Kevin Walters slides down St. Mary's Glacier near Alice. Trails around the popular site are among the lands that a Bush administration proposal would sell to raise funds for rural schools. (Post file / RJ Sangosti)

Washington - For years, selling off some of the U.S. government's vast land holdings has been a goal of many Western conservatives. But now it's become the third rail of the region's politics: touch it and you'll get burned.

Consider the reaction to the Bush administration's proposal this year to sell off hundreds of thousands of acres of national forests and other public lands: Sen. Conrad Burns, R-Mont., declared the plan "dead on arrival." It was quickly rejected by the public and disowned by Republicans in Congress.

Now, the selloff proposal - while it remains alive - has been pushed into the shadows. Even President Bush's new interior secretary has spoken out against a key aspect of the plan.

"Among congressional Republicans, there's a recognition that this can't be done. But the administration seems stuck with its proposal," said Daniel Kemmis, senior fellow at the Center for the Rocky Mountain West in Montana.

Other recent selloff plans have met similar opposition.

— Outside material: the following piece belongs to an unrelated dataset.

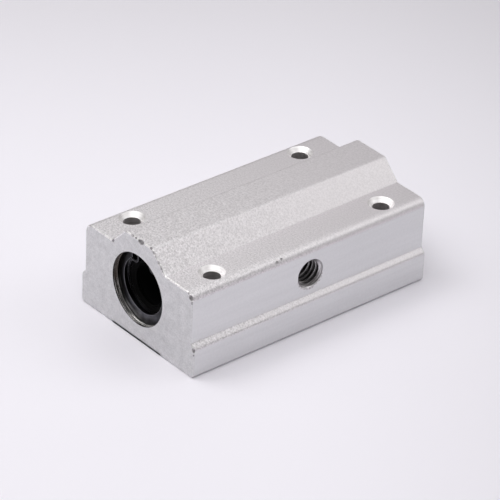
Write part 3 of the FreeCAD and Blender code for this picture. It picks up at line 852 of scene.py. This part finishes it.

A Nevada congressman's proposal to sell public land to mining companies was shelved under pressure from hunters and Western county commissioners.

And when Rep. Tom Tancredo's bill last September to sell 15 percent of federal lands to pay for disaster relief hit daylight, his announced co-sponsors abandoned him. One said, "I was wrong," and removed his name from the bill; another denied she had ever signed on.

"There is a political shift going on here," Kemmis said. The old Western inclination toward turning public land over to mining and other industries in the name of jobs, he added, has given way to a respect for pristine landscapes and a tourism-based economy.

"Livability and environmental factors have become bigger economic drivers than any kind of resource extraction," he said.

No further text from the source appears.